“Look,” Dad said. “A heron.”
Dad, Leah and I had just left a waterfront restaurant where, for the first time in the four years since my mother died, my three sisters and Dad and I were all together. Ruth May and Rachel had stayed behind for a drink, while Dad, Leah and I headed for the opera. And then, as we crossed the boardwalk bridge to the sidewalk, Dad saw the heron, not 20 feet away in the water in the dark at 7:45 at night, staring fixedly at we knew not what.
People passing by exclaimed too, as Dad pulled out his camera and tried unsuccessfully to get pictures.
“Oh well,” Leah said. “We saw it. All three of us.” Her words triggered something in me. I ran back into the restaurant and touched Rachel’s shoulder.
“Look,” I told her and Ruth May. When I turned to point out the window, I understood what the heron had been staring at. He was framed perfectly in the center of the window, looking at the table where we’d all been sitting together.
“It’s Mum,” Ruth May said, tears in her eyes. “I wish I had Liam here to see it.”
“She’ll be back,” Rachel responded, hugging Ruth May. “She’s always here.”
We had all been dreading this weekend. Actually, I hadn’t been, and Leah hadn’t been, but then again I don’t worry too much any more about family politics. Getting the four of us together might be a disaster, but I’m not going to go looking for trouble. If we can all just breathe and forget for a minute how hard Mum’s death was, we’ll be OK. But the Rachel and Ruth May? Well…. they dreaded it.
Leah was the one who insisted on the get-together. “I don’t want the next time we get together again to be at Dad’s funeral,” she said. “You know Mum wouldn’t want that either.” And she was turning 40, flying from Ireland for her birthday. She wanted us all there. When Rachel refused, Leah called on Dad, who called Rachel and insisted she come.
Now, looking out the window at the heron, Rachel leaned towards me.

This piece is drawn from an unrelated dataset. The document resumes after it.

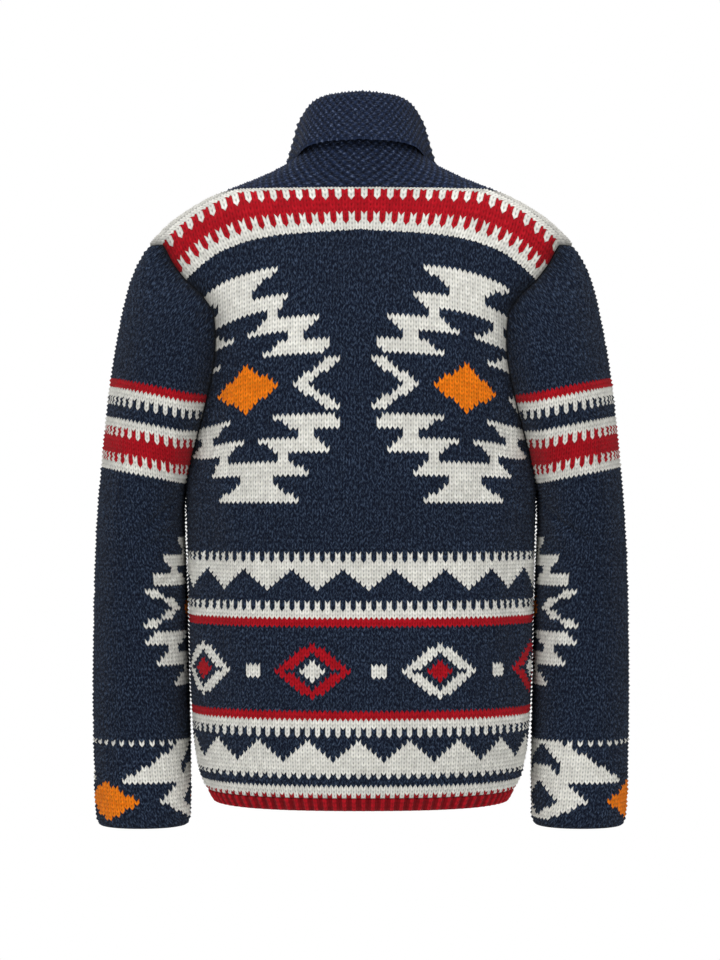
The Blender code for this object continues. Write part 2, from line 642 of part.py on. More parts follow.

“Even Dad knows about the heron,” she said. “Even if he doesn’t admit it in so many words. Did you know when he called me to insist I come to Leah’s party, he said, apropos of nothing, ‘oh, there’s a heron on the railing.’ Mum was there then, too, making sure I said yes, and he knew it.”
My parents had lived on the beach for nine years when Mum died. In all those years, we’d never seen a heron on the deck railing. Not till the one that showed up when Mum was dying and stayed there, watching her, till she died. And since then, at this time of year, the heron returns to the railing every year. I’ve never seen one on any of the other decks. Why our house? Why, for every meaningful event and moment in life, does a heron appear, sometimes to stay and watch us, as the heron last night did, and sometimes just to fly overhead, glimpsed for a second, then gone?
For me, it’s a sign that this weekend will go just fine. Mum’s back, uniting us again, reminding us that life is mysterious and inexplicable, and that she’ll always be here.
“If you four fight,” she said as she was dying. “I’ll come back and haunt you. You know I will. So don’t fight.”
I’m glad she chose the form of a heron, a flighted spirit, a natural inhabitant of these parts, but also usually aloof and wild. It’s perfect for her. For us.